Spending time with severely ill or injured patients may cause you forget or neglect the need for self-protection, but hospitals are potentially hazardous places for patients as well as for the medical workers, and sure you don’t want to see yourself down with infection after curing others.

Be safe and not sorry

Pathogens are in abundance in a hospital environment. They are the micro-organisms such as, viruses, bacteria and fungi, which are the sources of many illnesses, minor or serious. Don’t make yourself a victim of infection because then you have nobody but yourself to blame on for not being careful.

How the microbes spread?

If not taken enough care, hospitals and clinics can be ideal breeding grounds for microbial and fungi contaminants. Tests have found bacterial and fungal genera, present on surfaces such as, armrest beds, wash sinks, medical tables, and the hands of medical staff from emergency, intensive care unit, inhalation therapy, stomatology and pediatric areas.
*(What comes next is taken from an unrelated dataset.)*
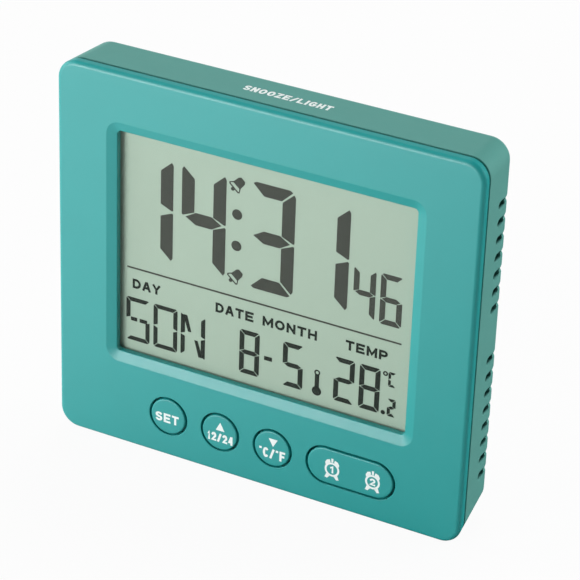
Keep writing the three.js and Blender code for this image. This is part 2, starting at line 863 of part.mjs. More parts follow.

Cross-transmission of microorganisms by contaminated surfaces and the hands of health care workers are considered to be the main route of the spread of nosocomial infections. Drug resistant bacteria, fungi and viruses are the source of pathogen that can spread through the contacts with medical furniture, instruments, clothing, drainage and so on.
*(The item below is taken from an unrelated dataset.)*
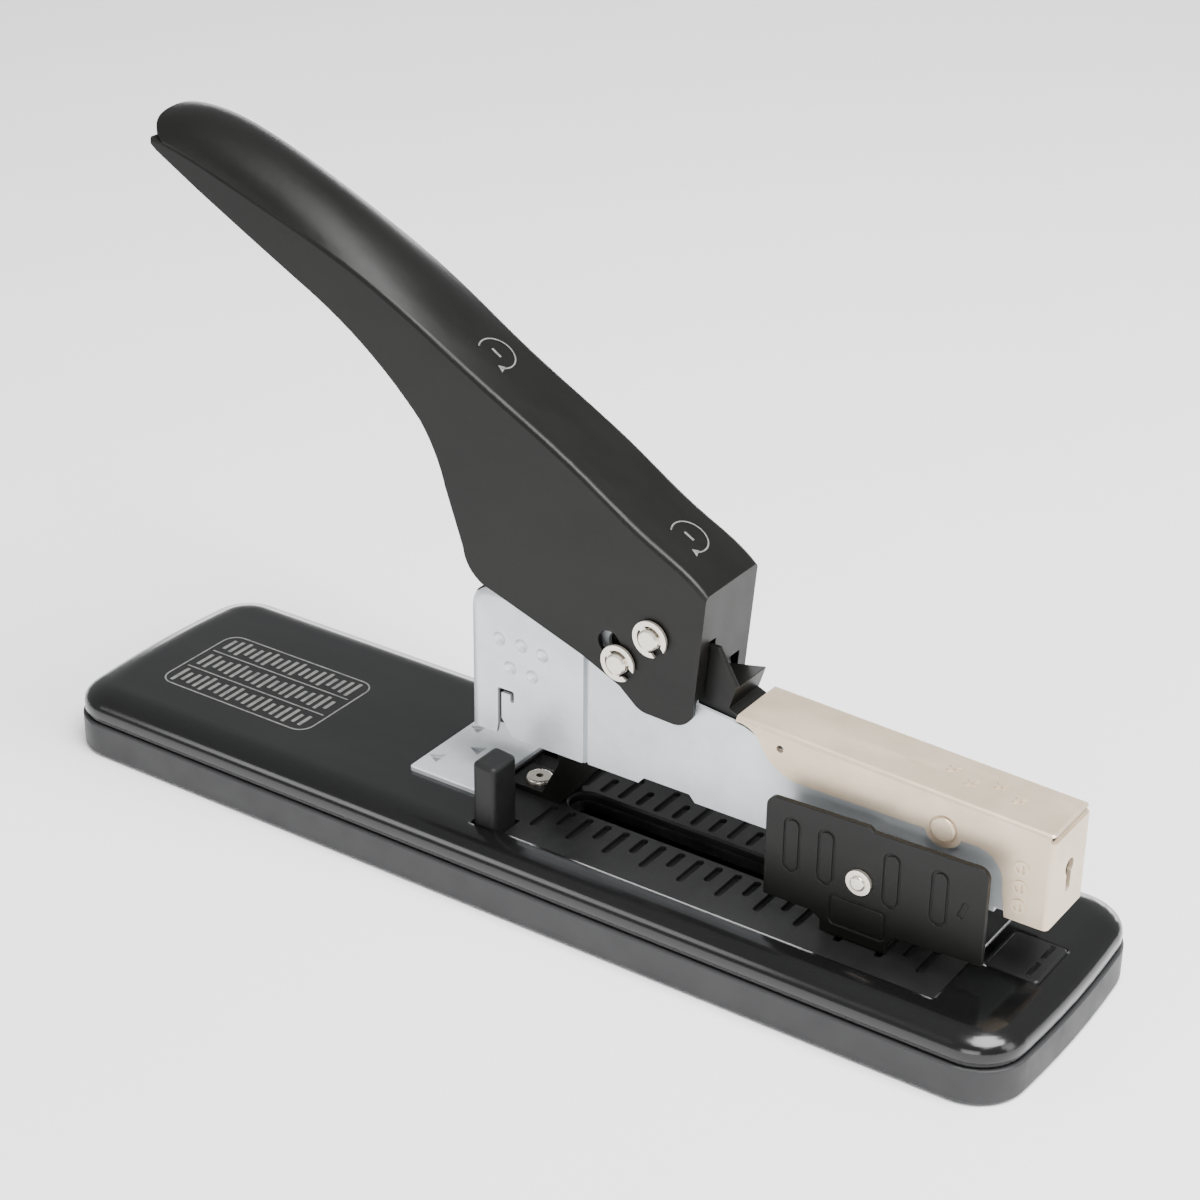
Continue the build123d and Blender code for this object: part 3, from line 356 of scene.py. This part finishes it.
# ---------------------------------------------------------------- printed table on the base
ink = printed_ink("printed_ink")
ink_sunk, ink_raised = 0.01 * MM, 0.05 * MM
shell_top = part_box("base_shell")[1].z
print_low = shell_top - ink_sunk
print_high = shell_top + ink_raised
table_rear, table_front = -113.5 * MM, -66.3 * MM
table_half = 14.2 * MM
table_y = -2.4 * MM
table_corner = 4.0 * MM
rule_spacing, row_spacing = 4.7 * MM, 9.3 * MM
bar_count, bar_width, bar_pitch = 19, 1.0 * MM, 2.25 * MM
line = 0.45 * MM


def bar(shape, x0, x1, y0, y1):
    """One flat printed bar with slightly rounded corners."""
    slab(shape, rounded(x0, x1, y0, y1, 0.15 * MM, 2), print_low, print_high)


def build_table(shape):
    """Rounded frame with rules, cells and plain bars, standing for the printed table."""
    low, high = table_y - table_half, table_y + table_half
    outer = rounded(table_rear, table_front, low, high, table_corner)
    inner = rounded(table_rear + line, table_front - line, low + line, high - line, table_corner - line)
    ring_slab(shape, outer, inner, print_low, print_high)
    for y in (table_y - rule_spacing, table_y + rule_spacing):
        bar(shape, table_rear + 1.5 * MM, table_front - 1.5 * MM, y - line / 2, y + line / 2)
    for row, y in enumerate((-row_spacing, 0.0, row_spacing)):
        for index in range(bar_count):
            x = table_rear + 2.6 * MM + index * bar_pitch
            reach = (3.4 - 0.45 * ((index * 3 + row) % 4)) * MM
            bar(shape, x, x + bar_width, table_y + y - reach, table_y + y + reach)


piece("printed_table", build_table, ink, "base")


# ---------------------------------------------------------------- springs as their own mesh copies
def soft_spring(node, body):
    """A spring piece in the place of a rigid CAD one: a copy of its mesh hung on the body, with the CAD
    node hidden.
    """
    mesh = frame["nodes"][node].data.copy()
    item = bpy.data.objects.new(node + "_coil", mesh)
    bpy.context.scene.collection.objects.link(item)
    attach(item, body)
    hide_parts(node)
    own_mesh(item)


soft_spring("button_spring", "base")
soft_spring("handle_spring", "body")
soft_spring("pusher_spring", "body")


# ---------------------------------------------------------------- painted shadows in the floor plate dimples
dimple_places = ((-32.0, -8.2), (-32.0, 8.2), (-26.0, 0.0))
dimple_radius = 2.0
dimple_low, dimple_high = 16.50 * MM, 16.56 * MM


def paint_dimple_shadows(shape):
    """Dark slabs painted as shade at the bottoms of the three pressed triangles of the floor plate."""
    turns = [math.radians(180 + 120 * step) for step in range(3)]
    for x, y in dimple_places:
        corners = [((x + dimple_radius * math.cos(turn)) * MM, (y + dimple_radius * math.sin(turn)) * MM)
                   for turn in turns]
        slab(shape, corners, dimple_low, dimple_high)


# Dark steel triangles are painted shadow in the dimples, not a part of the plate.
piece("painted_dimple_shadows", paint_dimple_shadows, slot_materials["spring"], "base")


# ---------------------------------------------------------------- press marks on the handle
def crown_height(x):
    """Height of the handle's top sheet on its middle line, found on the CAD surface itself."""
    hit, place, _, _ = frame["nodes"]["handle_shell"].ray_cast(Vector((x, 0, 0.25)), Vector((0, 0, -1)))
    return place.z if hit else 0.0


def press_mark(name, x):
    """Open ring with a short arrow barb, lying on the sloping top of the handle."""
    slope = (crown_height(x + 4 * MM) - crown_height(x - 4 * MM)) / (8 * MM)

    def build(shape):
        rims = (4.6 * MM, 4.25 * MM)
        turns = [math.radians(-35 + 250 * step / 36) for step in range(37)]
        for first, second in zip(turns, turns[1:]):
            slab(shape, [(rims[0] * math.cos(first), rims[0] * math.sin(first)),
                         (rims[0] * math.cos(second), rims[0] * math.sin(second)),
                         (rims[1] * math.cos(second), rims[1] * math.sin(second)),
                         (rims[1] * math.cos(first), rims[1] * math.sin(first))], -ink_sunk, ink_raised)
        barb = [(2.6 * MM, -2.7 * MM), (4.6 * MM, -3.4 * MM), (3.8 * MM, -1.4 * MM)]
        slab(shape, barb, -ink_sunk, ink_raised)
        slab(shape, rounded(-1.6 * MM, 1.2 * MM, -0.3 * MM, 0.3 * MM, 0.2 * MM, 2), -ink_sunk, ink_raised)
        length = math.hypot(1, slope)
        turn = Matrix(((1 / length, 0, -slope / length), (0, 1, 0), (slope / length, 0, 1 / length)))
        for vertex in shape.verts:
            vertex.co = turn @ vertex.co + Vector((x, 0, crown_height(x) + 0.02 * MM))

    return piece(name, build, ink, "handle")


press_mark("rear_press_mark", -19.3 * MM)
press_mark("front_press_mark", 31.6 * MM)


# ---------------------------------------------------------------- camera, light and floor
camera_azimuth = 34.095
camera_elevation = 27.514
camera_roll = 0.611
camera_distance = 0.5096656
camera_target = Vector((0.045803, -0.055039, 0.102648))
camera_lens = 78.80


def place_camera():
    """Camera at the reference viewing angle, rolled a little."""
    azimuth, elevation = math.radians(camera_azimuth), math.radians(camera_elevation)
    back = Vector((math.sin(azimuth) * math.cos(elevation), -math.cos(azimuth) * math.cos(elevation),
                   math.sin(elevation)))
    right = Vector((math.cos(azimuth), math.sin(azimuth), 0.0))
    up = back.cross(right)
    roll = math.radians(camera_roll)
    side = right * math.cos(roll) + up * math.sin(roll)
    top = -right * math.sin(roll) + up * math.cos(roll)
    data = bpy.data.cameras.new("camera")
    data.lens = camera_lens
    data.sensor_width = 36.0
    data.clip_start = 0.01
    camera = bpy.data.objects.new("camera", data)
    bpy.context.scene.collection.objects.link(camera)
    turn = Matrix((side, top, back)).transposed().to_4x4()
    camera.matrix_world = Matrix.Translation(camera_target + back * camera_distance) @ turn
    bpy.context.scene.camera = camera


def area_light(name, place, aim, size, power, colour=(1, 1, 1)):
    data = bpy.data.lights.new(name, "AREA")
    data.shape = "RECTANGLE"
    data.size, data.size_y = size
    data.energy = power
    data.color = colour
    light = bpy.data.objects.new(name, data)
    bpy.context.scene.collection.objects.link(light)
    light.location = place
    light.rotation_euler = (Vector(aim) - Vector(place)).to_track_quat("-Z", "Y").to_euler()


def light_studio():
    """Dim pale room with a high softbox, softer side lights and a low strip behind."""
    world = bpy.data.worlds.new("studio")
    bpy.context.scene.world = world
    world.use_nodes = True
    world.node_tree.nodes["Background"].inputs["Color"].default_value = (0.97, 0.98, 1.0, 1.0)
    world.node_tree.nodes["Background"].inputs["Strength"].default_value = 0.52
    area_light("top_softbox", (0.5, -0.1, 1.3), (0, 0, 0.05), (0.9, 0.9), 56)
    area_light("side_softbox", (0.5, -1.4, 0.35), (0, 0, 0.05), (0.9, 0.4), 9)
    area_light("left_softbox", (-0.85, -1.05, 0.95), (0, 0, 0.03), (0.5, 0.5), 5)
    area_light("rear_strip", (-0.6, 1.6, 0.15), (0, 0, 0.05), (2.2, 0.3), 14)
    area_light("front_softbox", (1.1, 0.1, 0.5), (0.1, 0, 0.03), (0.4, 0.7), 4)


def lay_floor():
    """Pale seamless floor under everything."""
    mesh = bpy.data.meshes.new("floor")
    shape = bmesh.new()
    half = 6.0
    corners = ((-half, -half), (half, -half), (half, half), (-half, half))
    shape.faces.new([shape.verts.new((x, y, -0.02 * MM)) for x, y in corners])
    shape.to_mesh(mesh)
    shape.free()
    mesh.materials.append(floor_paper("floor_paper"))
    item = bpy.data.objects.new("floor", mesh)
    bpy.context.scene.collection.objects.link(item)


place_camera()
light_studio()
lay_floor()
Diseases from microbial infections

Infectious Disease
Microbes that cause the disease Types of microbes
Cold Rhinovirus virus
Whooping caugh Bordatella Pertussis Bacteria
Ring worm Trichophyton Rubrum Fungus
Chicken pox Varicella Zoster Virus
Bubonic plague Yersinia Pestis Bacteria
German Measles Rubella Virus
Malaria Plasmodium Falciparum Protozoan
TB Mychobacterium Tuberculosis Bacteria
Athletes foot Trichophyton Mentagrophytes Fungus
HepatitisB Orthohepadna Virus

Microbes can attack our body through the following four inlets –

  1. Through mouth and nose
  2. Through rectum
  3. Through genital
  4. Through breaks on the skin surface.

How to reduce the effects of harmful microbes

Existence and growth of health hazardous microorganisms are natural in a hospital and clinic because of the visits by the patients suffering from various diseases and spreading of the microbial through contacts of the furnishers and the healthcare personnel. Only conscious efforts can reduce the effects using the following steps –

  • Time to time wash your hands in clean water using soap, rubbing fingers well.
  • Use disposable paper towel to dry your hands rather than cloth towel.
  • Use anti-bacterial air purifier & odor neutralizer which makes the clinic environment safe from decomposition of microorganism and also purifies air.
  • Use clinic disinfectant & sanitizer which works against viruses including Hepatitis B, gram negative and gram positive bacteria, and fungi.
  • Use toilet disinfectant and seat sanitizer to prevent spread of disease from the high patient traffic areas such as toilet.
  • Use baby examination table cover to provide utmost infection free baby examination table.
  • Use baby weighing scale mat to prevent any possible spread of disease from an affected baby to a healthy baby.
  • Use instant hand sanitizer gel or spray which protects doctors from infections and also from dry skin irritations.
  • Use gadget sanitizer & cleaner to prevent spreading of microbes from the gadgets and furnishings in a clinic.
  • Use stethoscope and eyeglass cleaner.

Disinfection must be viewed as a holistic process. Many research works have concluded that air and surface contaminations in the hospitals and clinics contribute to the transmission of pathogens and thus pose infection hazards. Prudent implementation of tested air and surface disinfection regimens can prevent or minimize adverse effects.